Your goal — Copy the data exactly from the line that contains "const disc = new THREE.Group();" through the line that contains "if empty is", keeping both end lines and leaving out everything else.

Data provided —
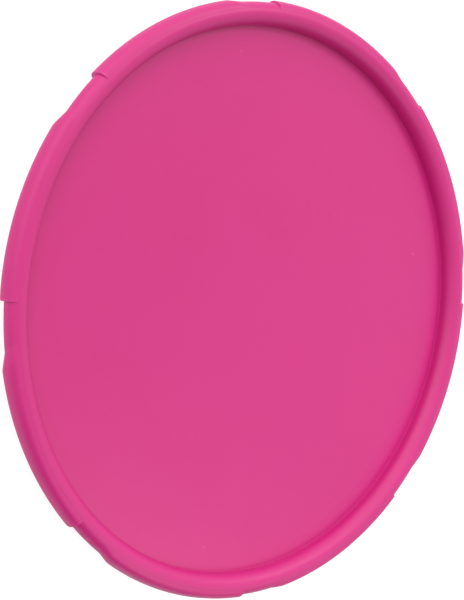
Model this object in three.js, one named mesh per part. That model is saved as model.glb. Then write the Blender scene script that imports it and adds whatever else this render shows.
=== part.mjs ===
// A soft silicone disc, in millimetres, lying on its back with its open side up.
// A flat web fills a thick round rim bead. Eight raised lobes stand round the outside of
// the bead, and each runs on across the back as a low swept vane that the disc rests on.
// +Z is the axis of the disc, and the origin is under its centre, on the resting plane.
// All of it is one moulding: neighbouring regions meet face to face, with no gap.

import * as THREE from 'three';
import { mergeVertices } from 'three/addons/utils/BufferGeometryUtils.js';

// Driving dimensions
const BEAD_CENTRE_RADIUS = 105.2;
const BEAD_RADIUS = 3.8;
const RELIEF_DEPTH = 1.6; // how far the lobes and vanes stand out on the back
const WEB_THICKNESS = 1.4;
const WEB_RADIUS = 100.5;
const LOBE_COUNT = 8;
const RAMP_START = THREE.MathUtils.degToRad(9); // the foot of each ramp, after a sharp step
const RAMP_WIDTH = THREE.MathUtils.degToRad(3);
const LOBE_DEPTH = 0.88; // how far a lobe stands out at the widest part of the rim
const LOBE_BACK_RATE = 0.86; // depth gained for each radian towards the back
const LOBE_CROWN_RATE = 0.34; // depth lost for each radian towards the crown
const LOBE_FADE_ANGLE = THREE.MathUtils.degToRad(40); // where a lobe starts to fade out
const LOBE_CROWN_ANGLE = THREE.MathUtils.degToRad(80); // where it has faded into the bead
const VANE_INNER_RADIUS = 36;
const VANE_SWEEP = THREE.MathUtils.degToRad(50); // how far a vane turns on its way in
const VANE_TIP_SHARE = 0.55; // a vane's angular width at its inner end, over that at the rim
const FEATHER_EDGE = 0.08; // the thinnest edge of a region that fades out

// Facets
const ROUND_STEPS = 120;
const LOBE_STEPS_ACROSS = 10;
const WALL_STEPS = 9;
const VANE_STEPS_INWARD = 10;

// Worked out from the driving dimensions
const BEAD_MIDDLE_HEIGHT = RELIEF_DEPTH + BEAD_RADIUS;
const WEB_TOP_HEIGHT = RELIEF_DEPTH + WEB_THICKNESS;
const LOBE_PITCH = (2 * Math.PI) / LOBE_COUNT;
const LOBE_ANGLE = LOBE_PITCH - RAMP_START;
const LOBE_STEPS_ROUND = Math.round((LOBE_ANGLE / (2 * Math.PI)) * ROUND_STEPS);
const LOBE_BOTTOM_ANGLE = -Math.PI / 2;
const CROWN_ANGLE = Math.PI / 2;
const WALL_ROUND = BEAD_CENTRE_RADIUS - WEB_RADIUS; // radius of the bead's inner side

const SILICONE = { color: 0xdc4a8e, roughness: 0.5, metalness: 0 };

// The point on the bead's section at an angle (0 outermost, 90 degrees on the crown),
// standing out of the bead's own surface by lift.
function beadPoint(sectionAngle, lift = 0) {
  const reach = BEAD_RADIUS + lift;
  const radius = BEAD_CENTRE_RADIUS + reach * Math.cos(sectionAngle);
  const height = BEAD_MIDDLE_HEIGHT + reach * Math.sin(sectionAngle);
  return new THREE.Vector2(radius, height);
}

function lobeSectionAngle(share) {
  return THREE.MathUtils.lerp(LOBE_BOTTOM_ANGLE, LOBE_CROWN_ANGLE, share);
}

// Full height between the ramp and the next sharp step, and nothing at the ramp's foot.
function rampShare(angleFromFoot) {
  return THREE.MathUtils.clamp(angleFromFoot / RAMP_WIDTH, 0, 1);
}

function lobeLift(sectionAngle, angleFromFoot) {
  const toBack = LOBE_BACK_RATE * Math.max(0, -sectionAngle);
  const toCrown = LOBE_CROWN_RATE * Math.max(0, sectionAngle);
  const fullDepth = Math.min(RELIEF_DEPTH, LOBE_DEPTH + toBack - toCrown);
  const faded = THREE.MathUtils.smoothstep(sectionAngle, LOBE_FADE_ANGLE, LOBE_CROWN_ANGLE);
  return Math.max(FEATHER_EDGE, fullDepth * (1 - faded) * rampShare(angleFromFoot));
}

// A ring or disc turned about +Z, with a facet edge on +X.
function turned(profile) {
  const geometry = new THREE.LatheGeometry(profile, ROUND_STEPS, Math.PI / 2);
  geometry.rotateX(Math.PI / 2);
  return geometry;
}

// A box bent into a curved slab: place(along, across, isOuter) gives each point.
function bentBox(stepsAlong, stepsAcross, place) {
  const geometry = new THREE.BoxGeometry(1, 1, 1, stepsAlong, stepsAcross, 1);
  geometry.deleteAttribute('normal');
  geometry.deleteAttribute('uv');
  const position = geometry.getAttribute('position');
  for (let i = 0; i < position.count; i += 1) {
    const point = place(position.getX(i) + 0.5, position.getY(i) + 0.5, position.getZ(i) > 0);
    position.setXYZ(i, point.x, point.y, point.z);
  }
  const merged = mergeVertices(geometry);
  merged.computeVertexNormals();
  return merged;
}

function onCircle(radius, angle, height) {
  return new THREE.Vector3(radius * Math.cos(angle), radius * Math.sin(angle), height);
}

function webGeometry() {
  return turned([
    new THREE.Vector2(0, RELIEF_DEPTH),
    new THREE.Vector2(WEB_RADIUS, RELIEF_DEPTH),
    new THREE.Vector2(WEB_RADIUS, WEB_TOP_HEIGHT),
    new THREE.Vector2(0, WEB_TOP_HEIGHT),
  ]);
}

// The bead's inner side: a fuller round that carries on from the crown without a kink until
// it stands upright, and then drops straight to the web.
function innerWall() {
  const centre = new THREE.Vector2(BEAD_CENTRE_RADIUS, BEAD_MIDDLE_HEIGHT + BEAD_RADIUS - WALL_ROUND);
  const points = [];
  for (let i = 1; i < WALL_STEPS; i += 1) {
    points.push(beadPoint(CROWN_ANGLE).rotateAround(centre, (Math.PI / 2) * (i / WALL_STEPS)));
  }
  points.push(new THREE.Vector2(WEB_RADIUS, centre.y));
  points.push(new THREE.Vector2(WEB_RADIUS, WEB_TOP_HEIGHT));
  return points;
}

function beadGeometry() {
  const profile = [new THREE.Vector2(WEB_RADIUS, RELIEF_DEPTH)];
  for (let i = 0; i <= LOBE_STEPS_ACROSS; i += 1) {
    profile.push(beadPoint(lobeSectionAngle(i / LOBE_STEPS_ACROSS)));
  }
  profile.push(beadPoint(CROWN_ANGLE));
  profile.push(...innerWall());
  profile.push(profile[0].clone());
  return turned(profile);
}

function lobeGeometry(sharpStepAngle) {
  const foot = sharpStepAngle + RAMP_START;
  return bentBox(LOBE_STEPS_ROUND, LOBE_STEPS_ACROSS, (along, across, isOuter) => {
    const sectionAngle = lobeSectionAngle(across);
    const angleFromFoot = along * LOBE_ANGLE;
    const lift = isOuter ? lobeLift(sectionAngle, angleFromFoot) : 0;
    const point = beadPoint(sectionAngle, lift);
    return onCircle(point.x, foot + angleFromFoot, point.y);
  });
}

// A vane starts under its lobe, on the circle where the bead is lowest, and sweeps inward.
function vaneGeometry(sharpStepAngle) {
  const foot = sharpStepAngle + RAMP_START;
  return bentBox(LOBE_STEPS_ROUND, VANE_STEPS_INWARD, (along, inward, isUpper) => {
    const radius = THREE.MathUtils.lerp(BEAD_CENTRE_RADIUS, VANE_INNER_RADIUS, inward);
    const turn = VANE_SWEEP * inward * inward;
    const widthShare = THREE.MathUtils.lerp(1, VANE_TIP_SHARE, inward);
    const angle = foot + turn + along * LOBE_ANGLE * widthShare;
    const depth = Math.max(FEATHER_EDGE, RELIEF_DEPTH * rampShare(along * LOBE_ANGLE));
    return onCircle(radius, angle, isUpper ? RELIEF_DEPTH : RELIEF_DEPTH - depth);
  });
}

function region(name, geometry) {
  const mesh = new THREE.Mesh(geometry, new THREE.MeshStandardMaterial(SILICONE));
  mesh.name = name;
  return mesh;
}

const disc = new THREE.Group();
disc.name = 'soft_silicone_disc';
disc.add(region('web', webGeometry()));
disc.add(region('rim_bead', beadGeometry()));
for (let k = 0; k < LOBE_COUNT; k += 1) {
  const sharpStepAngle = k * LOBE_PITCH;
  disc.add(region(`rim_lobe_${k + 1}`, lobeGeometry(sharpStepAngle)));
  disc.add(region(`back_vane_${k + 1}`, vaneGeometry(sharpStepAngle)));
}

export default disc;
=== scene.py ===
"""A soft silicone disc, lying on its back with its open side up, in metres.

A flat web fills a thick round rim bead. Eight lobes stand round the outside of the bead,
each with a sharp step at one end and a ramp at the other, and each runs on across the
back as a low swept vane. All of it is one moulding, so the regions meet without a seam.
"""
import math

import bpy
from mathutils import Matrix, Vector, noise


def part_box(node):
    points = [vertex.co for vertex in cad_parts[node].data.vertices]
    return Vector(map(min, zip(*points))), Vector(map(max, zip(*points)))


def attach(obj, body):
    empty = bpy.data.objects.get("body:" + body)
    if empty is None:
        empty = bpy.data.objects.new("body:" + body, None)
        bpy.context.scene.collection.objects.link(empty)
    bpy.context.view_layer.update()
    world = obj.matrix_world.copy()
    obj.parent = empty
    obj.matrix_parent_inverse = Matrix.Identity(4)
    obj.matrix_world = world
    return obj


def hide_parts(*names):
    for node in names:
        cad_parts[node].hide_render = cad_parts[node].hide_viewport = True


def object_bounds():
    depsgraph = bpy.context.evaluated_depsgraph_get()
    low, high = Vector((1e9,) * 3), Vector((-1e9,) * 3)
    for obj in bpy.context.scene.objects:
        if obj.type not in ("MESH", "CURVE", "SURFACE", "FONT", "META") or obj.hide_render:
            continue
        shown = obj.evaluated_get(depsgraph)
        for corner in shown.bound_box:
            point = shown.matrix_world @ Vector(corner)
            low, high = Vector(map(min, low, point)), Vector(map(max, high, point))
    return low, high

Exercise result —
const disc = new THREE.Group();
disc.name = 'soft_silicone_disc';
disc.add(region('web', webGeometry()));
disc.add(region('rim_bead', beadGeometry()));
for (let k = 0; k < LOBE_COUNT; k += 1) {
  const sharpStepAngle = k * LOBE_PITCH;
  disc.add(region(`rim_lobe_${k + 1}`, lobeGeometry(sharpStepAngle)));
  disc.add(region(`back_vane_${k + 1}`, vaneGeometry(sharpStepAngle)));
}

export default disc;
=== scene.py ===
"""A soft silicone disc, lying on its back with its open side up, in metres.

A flat web fills a thick round rim bead. Eight lobes stand round the outside of the bead,
each with a sharp step at one end and a ramp at the other, and each runs on across the
back as a low swept vane. All of it is one moulding, so the regions meet without a seam.
"""
import math

import bpy
from mathutils import Matrix, Vector, noise


def part_box(node):
    points = [vertex.co for vertex in cad_parts[node].data.vertices]
    return Vector(map(min, zip(*points))), Vector(map(max, zip(*points)))


def attach(obj, body):
    empty = bpy.data.objects.get("body:" + body)
    if empty is None:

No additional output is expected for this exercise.